Striar Center for Compassionate Care seeks to open three dispensaries, one in Middlesex, Suffolk, and Plymouth counties. The group is not ready to identify communities on which it is focusing, said Jonathan C. Rutley, of Sharon, an attorney and board member. The group’s president is Brian M. Striar, a Sharon resident whose family founded the former Striar Jewish Community Center in Stoughton.
Rutley said board members have personally or had a family member experience conditions that might have been eased by medical marijuana.
He said the group hopes to overcome concerns about a dispensary by educating the public about what the plan would entail, and by “honoring their concerns and having a discussion about how they can be addressed.”
Some applicants say they have encountered banks that will not lend to them, insurance companies that will not insure them, and real estate companies that will not show buildings.
“You’re doing something new here. As a result, there’s a lot of ambiguity,” said Fotis Loulourgas, whose team applied for a license in Norfolk County to open up G2 New England Inc.
Loulourgas said his 13-person team, which includes people with medical, charity, security, farming, and business backgrounds, has a conditional lease for a building in Randolph.
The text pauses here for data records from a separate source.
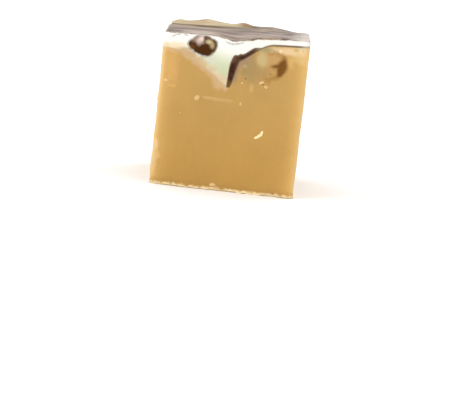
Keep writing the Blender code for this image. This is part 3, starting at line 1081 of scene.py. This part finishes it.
spot_group, given, result = new_group(
    "soft spot",
    {"Across": 0.0, "Up": 0.0, "X": 0.0, "Z": 0.0, "Wide": 2.0, "High": 2.0, "Softness": 0.4, "Wobble": 0.5},
    {"Mask": "NodeSocketFloat"},
)
off_x = reckon(spot_group, "SUBTRACT", given["Across"], given["X"])
off_x = reckon(spot_group, "DIVIDE", off_x, given["Wide"])
off_z = reckon(spot_group, "SUBTRACT", given["Up"], given["Z"])
off_z = reckon(spot_group, "DIVIDE", off_z, given["High"])
ring = put(spot_group, "ShaderNodeCombineXYZ", {"X": off_x, "Y": off_z}).outputs[0]
ring = with_vectors(spot_group, "LENGTH", ring)
rough = noise_value(spot_group, object_place(spot_group), SPOT_NOISE_PER_METRE, 3.0)
rough = reckon(spot_group, "SUBTRACT", rough, 0.5)
ring = reckon(spot_group, "MULTIPLY_ADD", rough, given["Wobble"], ring)
outer = reckon(spot_group, "ADD", 1.0, given["Softness"])
inner = reckon(spot_group, "SUBTRACT", 1.0, given["Softness"])
spot_group.links.new(eased(spot_group, ring, outer, inner), result["Mask"])
print("Made the group", spot_group.name)

# %% [markdown]
# ## From picture colours to surface colours
# A surface shows its own colour times the light that falls on it, plus a little white that its
# gloss reflects. Both were measured in a render, so a material can name the colour that it has in
# the picture, 0 to 255, and shown() works out the surface colour for it.

# %% Colour helpers
LIGHT = 1.18
GLOSS = 0.014
LEAST, MOST = 0.003, 0.95


def shown(red, green, blue):
    """The surface colour that shows as the given picture colour in this light."""
    values = (value / 255 for value in (red, green, blue))
    linear = (value / 12.92 if value <= 0.04045 else ((value + 0.055) / 1.055) ** 2.4 for value in values)
    return tuple(min(MOST, max(LEAST, (value - GLOSS) / LIGHT)) for value in linear) + (1.0,)


def mixed(tree, share, first, second):
    """first where share is 0, second where it is 1."""
    node = put(tree, "ShaderNodeMix", {0: share, 6: first, 7: second}, data_type="RGBA")
    return node.outputs[2]


def laid(tree, colour, mask, picture_colour, strength=1.0):
    """Lays a picture colour over a surface colour where the mask is."""
    return mixed(tree, product(tree, mask, strength), colour, shown(*picture_colour))


print("Mid grey in the picture is, on the surface:", round(shown(128, 128, 128)[0], 3))

# %% [markdown]
# ## A food material
# Every material here starts from the same waxy shader and ends with the grain. Values that are the
# same all over are set on the shader's own sockets.

# %% Material helpers
SCATTER_COLOUR = (1.0, 0.6, 0.35)
SCATTER_DEPTH = 1.2 * MM
BUMP_DEPTH = 0.1 * MM
TONE_FROM = (0.3, 0.7)
TONE_TO = (0.94, 1.05)


def food_material(name, roughness, specular, subsurface=0.0):
    """A material with its shader's fixed values set, its tree and its shader."""
    material = bpy.data.materials.new(name)
    material.use_nodes = True
    tree = material.node_tree
    shader = tree.nodes["Principled BSDF"]
    shader.inputs["Roughness"].default_value = roughness
    shader.inputs["Specular IOR Level"].default_value = specular
    shader.inputs["Subsurface Weight"].default_value = subsurface
    shader.inputs["Subsurface Radius"].default_value = SCATTER_COLOUR
    shader.inputs["Subsurface Scale"].default_value = SCATTER_DEPTH
    return material, tree, shader


def finish_surface(tree, shader, colour, pores, drag, strength):
    """Links the colour, toned by the grain, and the grain's bump to the shader."""
    grain = use(tree, grain_group, pores=pores, drag=drag)
    names = ("From Min", "From Max", "To Min", "To Max")
    tone = put(tree, "ShaderNodeMapRange", {"Value": grain["Tone"], **dict(zip(names, TONE_FROM + TONE_TO))})
    toned = with_vectors(tree, "SCALE", colour, tone.outputs["Result"])
    tree.links.new(toned, shader.inputs["Base Color"])
    relief = {"Height": grain["Height"], "Strength": strength, "Distance": BUMP_DEPTH}
    relief = put(tree, "ShaderNodeBump", relief)
    tree.links.new(relief.outputs["Normal"], shader.inputs["Normal"])


print("Light scatters in the fudge over about", round(SCATTER_DEPTH / MM, 1), "mm")

# %% [markdown]
# The stains of the front shouldn't show through on the other walls, so a mask tells the front wall
# from the rest. A list of spots is laid over a colour one by one, each written as its middle, its
# half sizes, its strength and its picture colour. On the top the place may be bent, for swirls.

# %% Front mask and spots
FRONT_ENDS = (-DEPTH / 2 + 1.2 * MM, -DEPTH / 2 + 3.5 * MM)


def behind_front(tree):
    """0 on the front wall, 1 on the other walls and on the top behind the rim."""
    return eased(tree, place_along(tree, "Y"), *FRONT_ENDS)


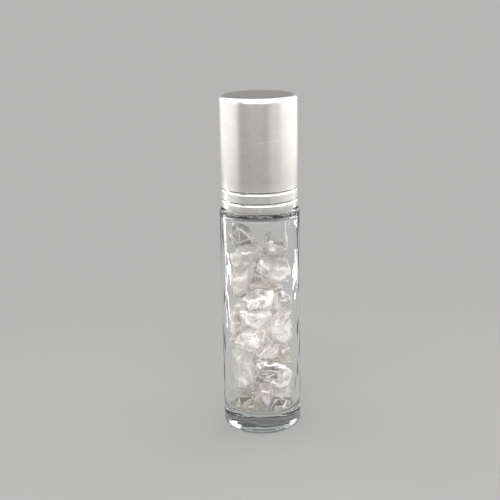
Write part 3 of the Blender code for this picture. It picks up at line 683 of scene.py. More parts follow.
def housing_outline():
    plug, wall, bead, bead_pitch = 4.55 * MM, 0.8 * MM, 0.25 * MM, 1.5 * MM
    flange_foot = LIP_HEIGHT + CLEARANCE
    flange_top, edge = flange_foot + 0.9 * MM, 0.2 * MM
    waist, feed_hole = SOCKET_RADIUS + 1.0 * MM, 2.6 * MM
    rim, rim_round = 0.9 * MM, 0.3 * MM
    line = Outline(plug - wall, PLUG_FOOT)
    line.round(plug - 1.2 * bead, PLUG_FOOT + bead, bead, -90, 0, steps=4)
    for number in (1, 2):
        line.round(plug, PLUG_FOOT + number * bead_pitch, bead, -80, 80, steps=8)
    line.to(plug, flange_foot)
    line.round(FLANGE_RADIUS - edge, flange_foot + edge, edge, -90, 0, steps=4)
    line.round(FLANGE_RADIUS - edge, flange_top - edge, edge, 0, 90, steps=4)
    line.round(waist + edge, flange_top + edge, edge, 270, 180, steps=4)
    line.to(waist, BALL_HEIGHT)
    lip = HOUSING_TOP - BALL_HEIGHT
    mouth = math.sqrt(SOCKET_RADIUS**2 - lip**2)
    line.round(mouth + rim - rim_round, HOUSING_TOP - rim_round, rim_round, 20, 90, steps=5)
    above = math.degrees(math.asin(lip / SOCKET_RADIUS))
    below = -math.degrees(math.acos(feed_hole / SOCKET_RADIUS))
    line.round(0, BALL_HEIGHT, SOCKET_RADIUS, above, below, steps=20)
    seat = BALL_HEIGHT + SOCKET_RADIUS * math.sin(math.radians(below))
    line.to(feed_hole, seat - wall).to(plug - wall, seat - wall)
    return line.mesh("housing_outline")


housing = grown(
    "roller_socket", housing_outline(), LATHE, Steps_round=120, Closed_outline=1, Material=NATURAL_PLASTIC
)
worn_by(housing, "bottle", "natural_plastic", "roller_housing")

# %% [markdown]
# ## The steel ball
# A bearing ball is as round as anything made, so it is an even sphere of fine triangles. What makes it look
# real is its finish: polished steel with hair-fine marks that run in all directions.

# %% Make the ball with its finish
STEEL_COLOUR = (0.66, 0.66, 0.67, 1)


def polished_steel():
    material, w = new_material("polished_steel")
    place = in_millimetres(w)
    scuffs = 1.0
    for number, lean in enumerate(((1.0, 14.0, 3.0), (12.0, 1.0, 4.0), (3.0, 6.0, 13.0))):
        moved = w.vector("ADD", w.vector("MULTIPLY", place, lean), (7.0 * number, 0, 0))
        scuffs = w.times(scuffs, w.ramp(w.noise(moved, 0.5), 0.30, 0.42))
    roughness = w.math("MULTIPLY_ADD", scuffs, -0.10, 0.17)
    shader = principled(w, STEEL_COLOUR, roughness, w.bump(scuffs, 0.15, 0.02 * MM), Metallic=1.0)
    w.node("ShaderNodeOutputMaterial", {"Surface": shader})
    return material


def ball_tree():
    tree, w, given = geometry_tree(
        "Bearing ball",
        Radius=("NodeSocketFloat", 5.0 * MM),
        Height=("NodeSocketFloat", 0.0),
        Fineness=("NodeSocketInt", 6),
        Material=("NodeSocketMaterial", None),
    )
    values = {"Radius": given["Radius"], "Subdivisions": given["Fineness"]}
    sphere = w.node("GeometryNodeMeshIcoSphere", values).outputs["Mesh"]
    raised = w.result("GeometryNodeTransform", {"Geometry": sphere, "Translation": w.xyz(z=given["Height"])})
    smooth = w.result("GeometryNodeSetShadeSmooth", {0: raised, 2: True})
    end_tree(w, smooth, given["Material"])
    return tree


STEEL = polished_steel()
ball = grown(
    "steel_ball", bpy.data.meshes.new("ball_host"), ball_tree(),
    Radius=BALL_RADIUS, Height=BALL_HEIGHT, Material=STEEL,
)
worn_by(ball, "ball", "polished_steel", "roller_ball")

# %% [markdown]
# ## The seal disc and the inner cap
# The disc is a soft washer with rounded edges and a shallow dent where the ball presses. The inner cap carries
# the thread that climbs the glass one: the same lathe tree makes it, with a depth that points inwards and a
# start half a lead higher, so that the ridges lie between each other.

# %% Turn the seal disc and the inner cap
disc_low, disc_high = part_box("seal_disc")
DISC_RADIUS, DISC_FOOT, DISC_TOP = disc_high.x, disc_low.z, disc_high.z
inner_low, inner_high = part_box("inner_cap")
INNER_RADIUS, INNER_FOOT, INNER_TOP = inner_high.x, inner_low.z, inner_high.z
CAP_BORE = NECK_RADIUS + THREAD_DEPTH + CLEARANCE
INNER_CEILING, CEILING_TOP = DISC_TOP + CLEARANCE, DISC_TOP + 1.3 * MM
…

He said his group has $1 million in capital, double the state’s minimum requirement, and hopes to open an enviromentally friendly combination growing site and dispensary that would use solar power to run the grow-lights and electric cars to deliver the medical marijuana to patients who cannot pick it up. The team is looking into the viability of using an ancient growing system that uses fish, not chemicals, to fertilize the plants.
The dispensary he envisions, he said, would support 3,000 patients receiving the maximum amount of marijuana defined by the state.